I agree, May will not survive. But when?

It is possible May's government soon goes down in vote of no confidence. The Remainers would cheer.

However, the base Labour position is not to remain.

Thus, even if Labour won, there is no guarantee there would be a second vote, nor is there any guarantee the vote would be phrased as binary.

Deal or No Deal?

Roger Bootle writing for The Telegraph says Deal or no deal? May chose an uninspiring fudge instead.

Theresa May’s Chequers proposal, spelt out in last week’s White Paper, represents an enormous climbdown from what she initially appeared to be aiming for, laid out clearly in her Lancaster House speech in January 2017.

In particular, by tying us in to EU regulatory standards on goods, it would make it difficult to secure Free Trade Agreements (FTAs) with other countries, including the United States.T

As Mrs May used to say, “No deal is better than a bad deal”. In fact, this “no deal” expression is potentially misleading.
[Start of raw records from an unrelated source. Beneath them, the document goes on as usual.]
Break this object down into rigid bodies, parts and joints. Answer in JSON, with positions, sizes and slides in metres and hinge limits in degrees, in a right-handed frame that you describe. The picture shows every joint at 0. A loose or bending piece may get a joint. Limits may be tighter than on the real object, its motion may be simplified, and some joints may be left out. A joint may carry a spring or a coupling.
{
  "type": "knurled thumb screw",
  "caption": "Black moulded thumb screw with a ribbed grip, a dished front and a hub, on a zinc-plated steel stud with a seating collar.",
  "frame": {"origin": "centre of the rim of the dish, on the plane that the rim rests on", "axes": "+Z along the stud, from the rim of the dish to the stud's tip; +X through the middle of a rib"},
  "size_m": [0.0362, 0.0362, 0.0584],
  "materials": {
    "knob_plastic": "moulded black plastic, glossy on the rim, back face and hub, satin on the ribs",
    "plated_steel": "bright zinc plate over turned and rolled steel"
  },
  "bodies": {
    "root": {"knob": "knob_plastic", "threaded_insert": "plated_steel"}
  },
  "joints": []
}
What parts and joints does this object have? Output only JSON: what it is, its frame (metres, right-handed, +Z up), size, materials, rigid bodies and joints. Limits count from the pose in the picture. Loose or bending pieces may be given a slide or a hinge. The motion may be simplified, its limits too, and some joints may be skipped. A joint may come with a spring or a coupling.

What it means is simply that we would leave the EU without an agreement on trade, and would operate under World Trade Organisation (WTO) rules.

The WTO option is widely misunderstood. It should hold no terrors for us. We currently do the bulk of our trade with non-EU countries under WTO rules. And if we left the EU without a deal we would not have to hand over the £39 billion “divorce settlement”.

Moreover, the WTO option leaves substantial areas of policy choice, including over what our tariffs are. We could decide to drop tariffs on particular goods but not others; for instance, on cars, which currently incur tariffs at 10 per cent, and/or on car components, where the rate is five per cent. Or we could decide, unilaterally, to drop all our tariffs to zero. We could start to negotiate FTAs immediately. Just because we fail to secure a trade deal with the EU before next March does not mean that we can never secure such a deal.

The argument that we must accept the Chequers fudge just does not add up. Who do they think they are kidding – us or themselves?

Binary Option

The vote at hand is binary.

  1. Accept May's Brexit Deal
  2. Reject May's Brexit Deal

That is the choice. There is no other.

I cheer the antics of the pro-remain group. They make the hard Brexit that I favor all the more likely.